## SUPPLIED DATA
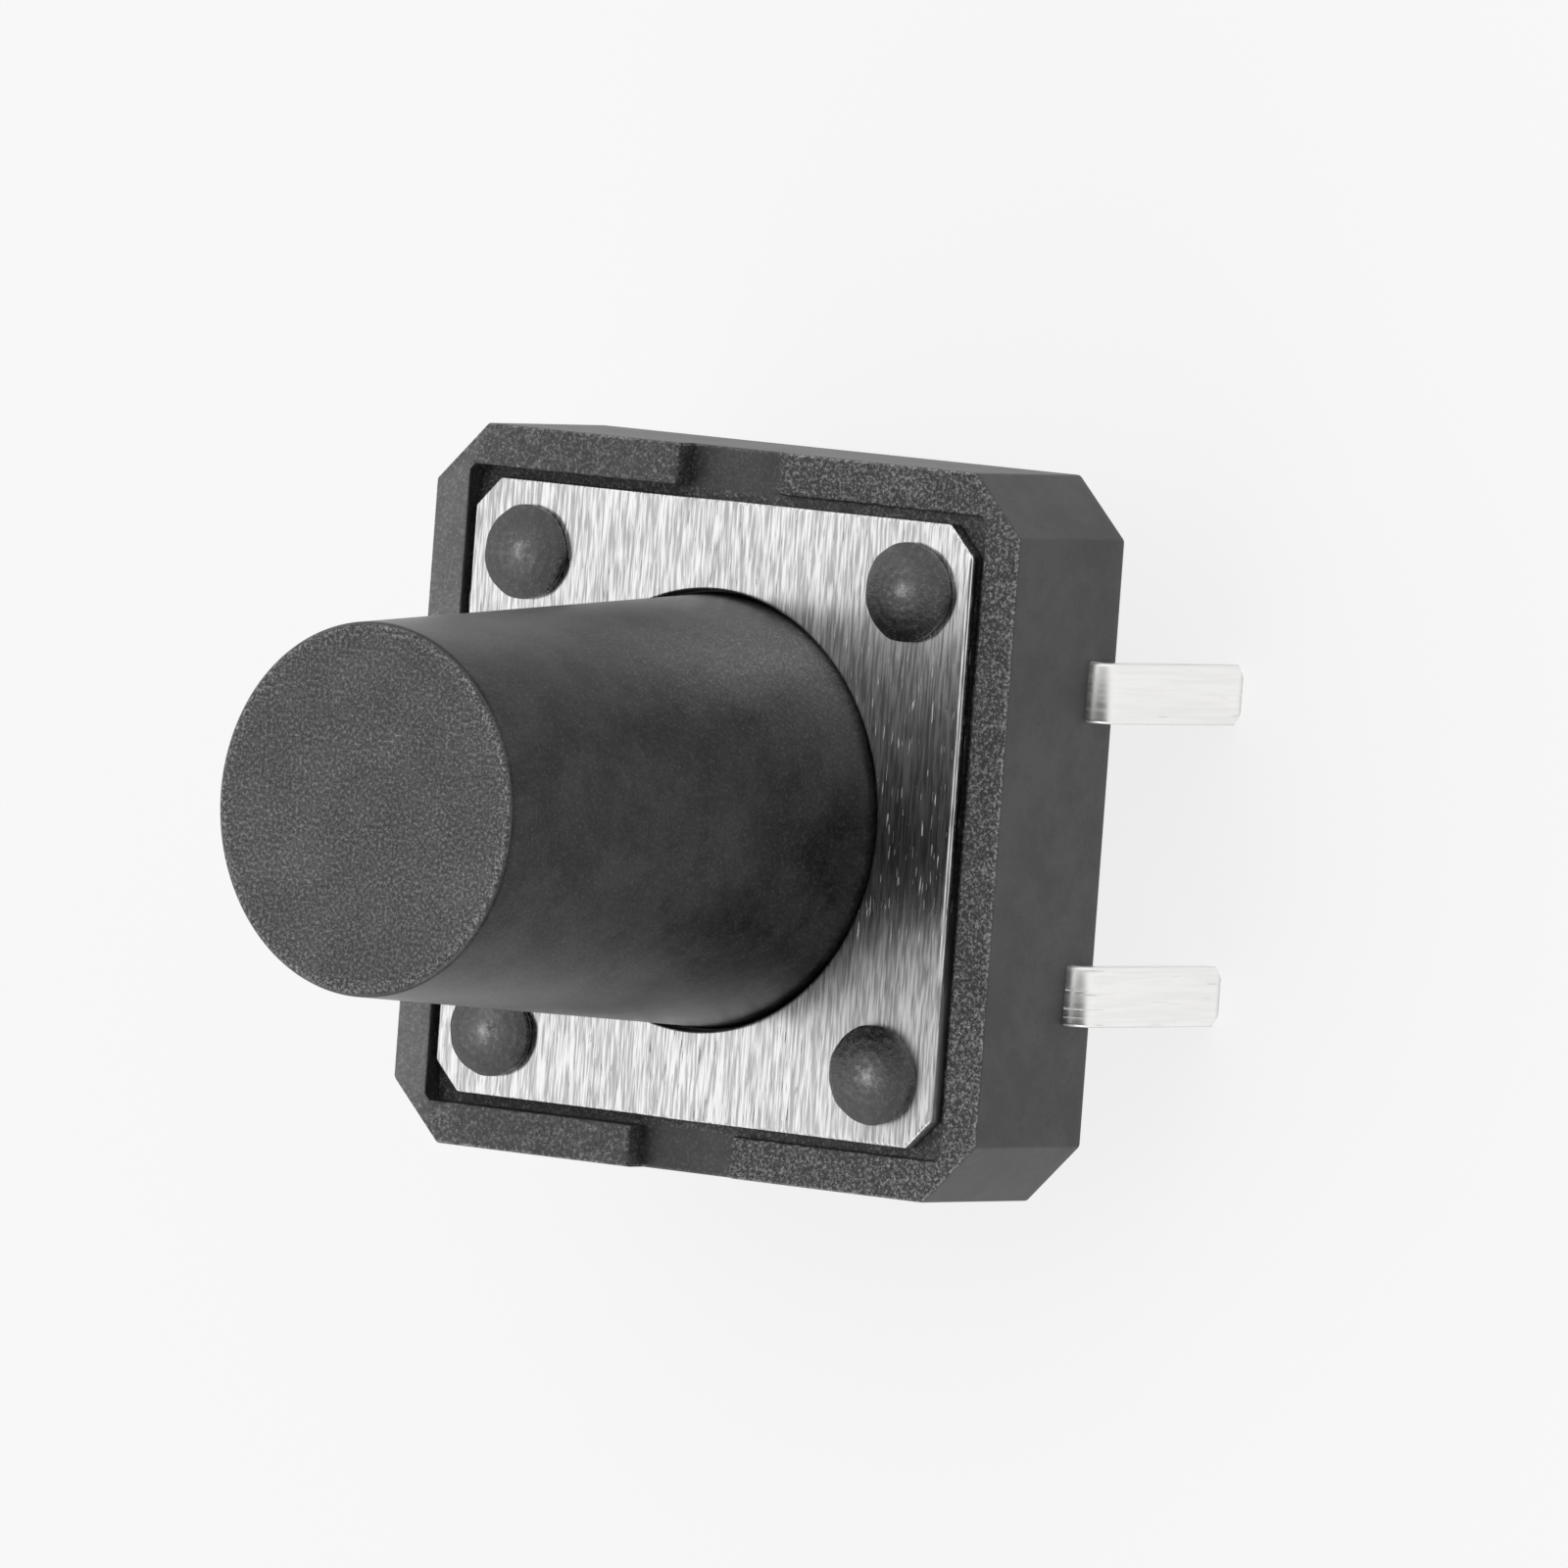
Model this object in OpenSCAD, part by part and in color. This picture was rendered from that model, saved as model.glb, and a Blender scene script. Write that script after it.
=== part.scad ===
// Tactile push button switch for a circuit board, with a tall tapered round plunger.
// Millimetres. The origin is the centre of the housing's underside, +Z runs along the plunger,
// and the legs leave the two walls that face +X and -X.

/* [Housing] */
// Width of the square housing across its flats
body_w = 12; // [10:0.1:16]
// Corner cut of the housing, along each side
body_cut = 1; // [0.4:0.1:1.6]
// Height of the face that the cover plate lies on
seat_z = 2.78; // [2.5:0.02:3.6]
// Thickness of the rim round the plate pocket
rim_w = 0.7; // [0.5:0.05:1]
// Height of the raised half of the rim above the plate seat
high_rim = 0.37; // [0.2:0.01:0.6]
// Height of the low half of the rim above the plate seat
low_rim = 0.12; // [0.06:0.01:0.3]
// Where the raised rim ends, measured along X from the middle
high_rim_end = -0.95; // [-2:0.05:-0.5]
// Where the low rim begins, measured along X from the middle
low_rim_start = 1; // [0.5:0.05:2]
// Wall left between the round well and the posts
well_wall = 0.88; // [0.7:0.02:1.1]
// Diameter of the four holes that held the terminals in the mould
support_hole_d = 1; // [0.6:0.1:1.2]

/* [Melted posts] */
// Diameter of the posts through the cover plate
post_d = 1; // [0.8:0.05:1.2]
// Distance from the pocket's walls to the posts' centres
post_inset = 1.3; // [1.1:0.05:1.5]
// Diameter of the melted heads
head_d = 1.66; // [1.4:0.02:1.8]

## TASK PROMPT
From the top of the listing above, restate each line word for word up to and including the line with "face +X and -X."; add nothing else.

## SOLUTION FOR THIS TASK
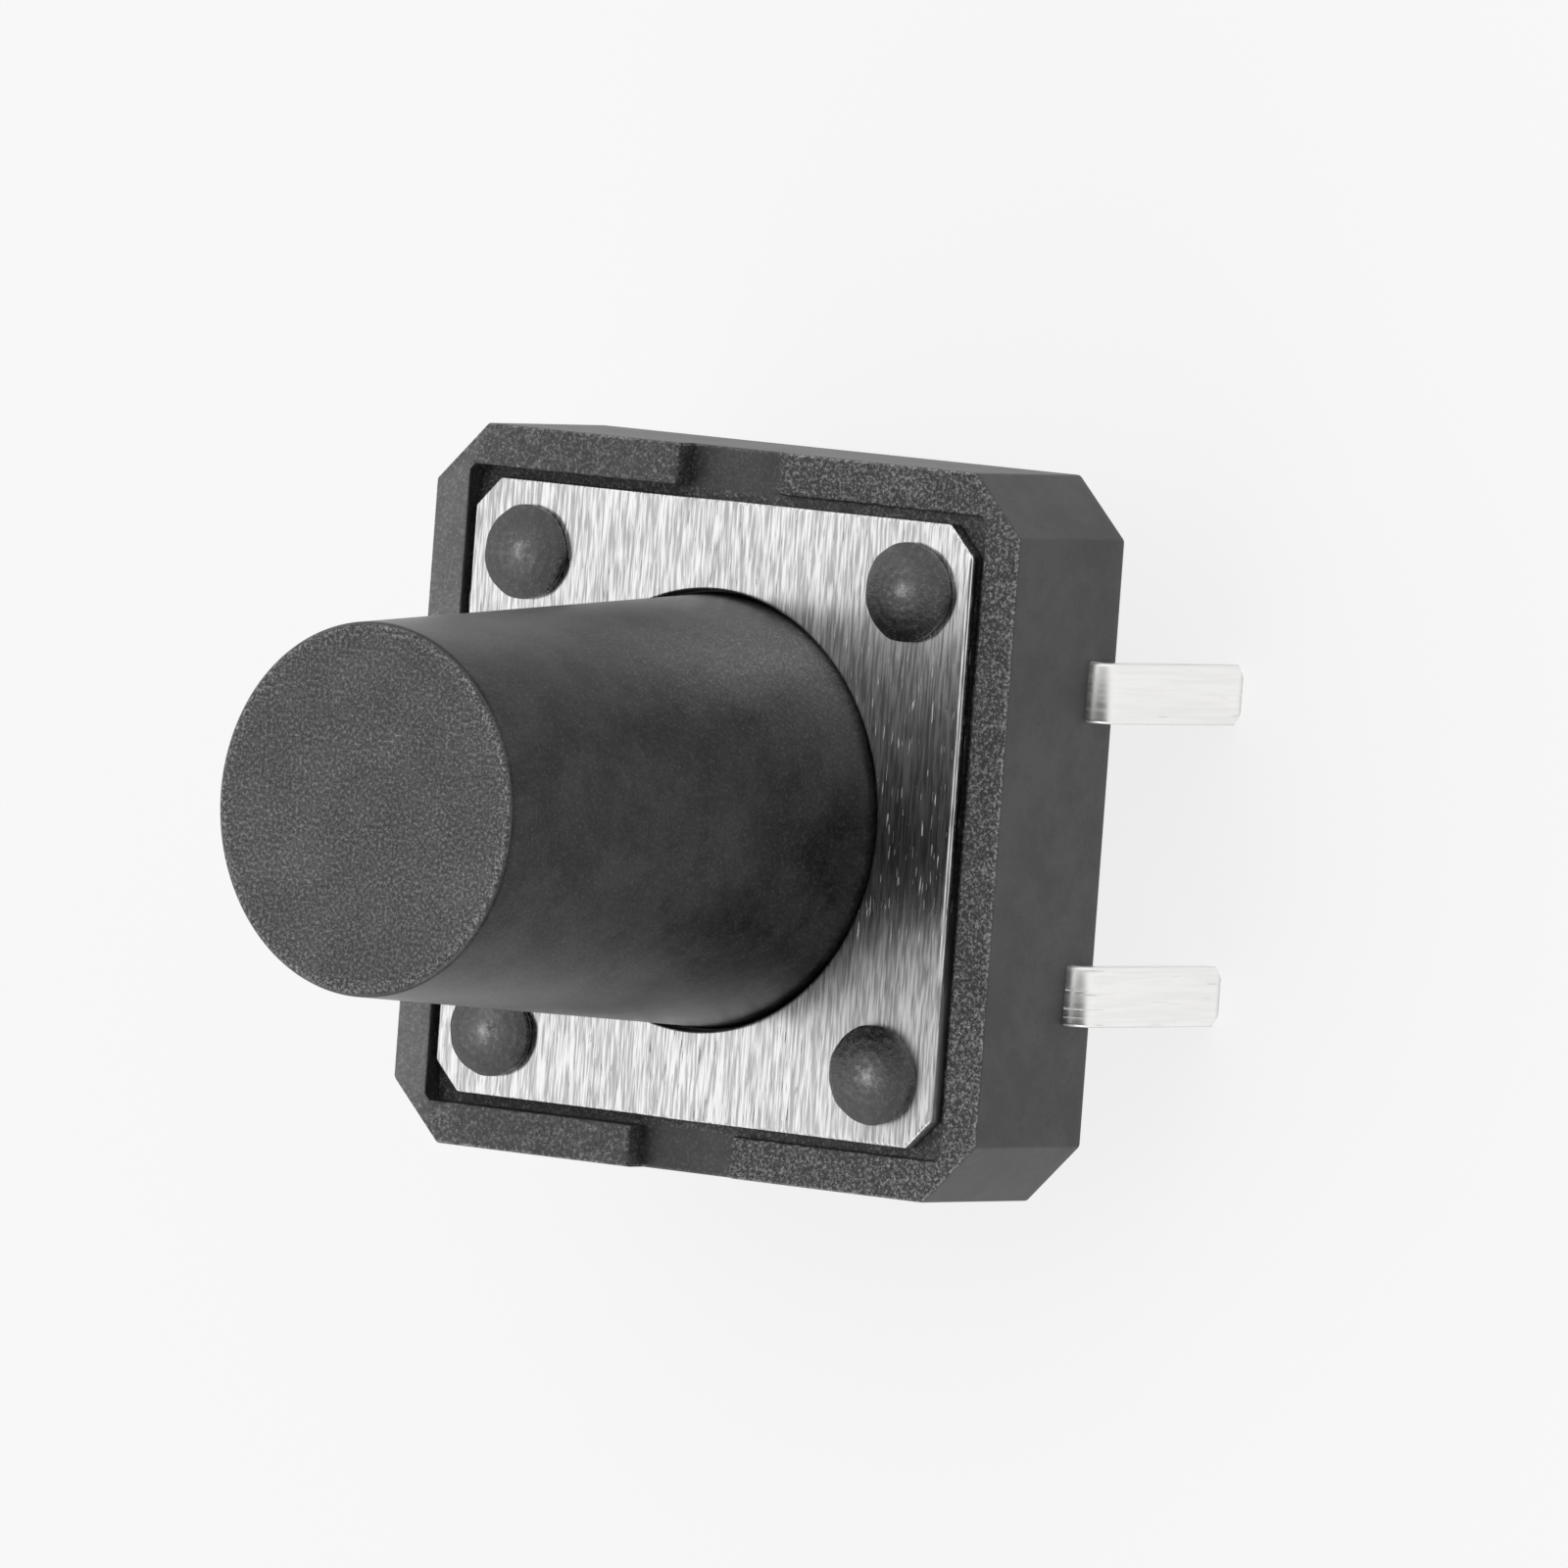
Model this object in OpenSCAD, part by part and in color. This picture was rendered from that model, saved as model.glb, and a Blender scene script. Write that script after it.
=== part.scad ===
// Tactile push button switch for a circuit board, with a tall tapered round plunger.
// Millimetres. The origin is the centre of the housing's underside, +Z runs along the plunger,
// and the legs leave the two walls that face +X and -X.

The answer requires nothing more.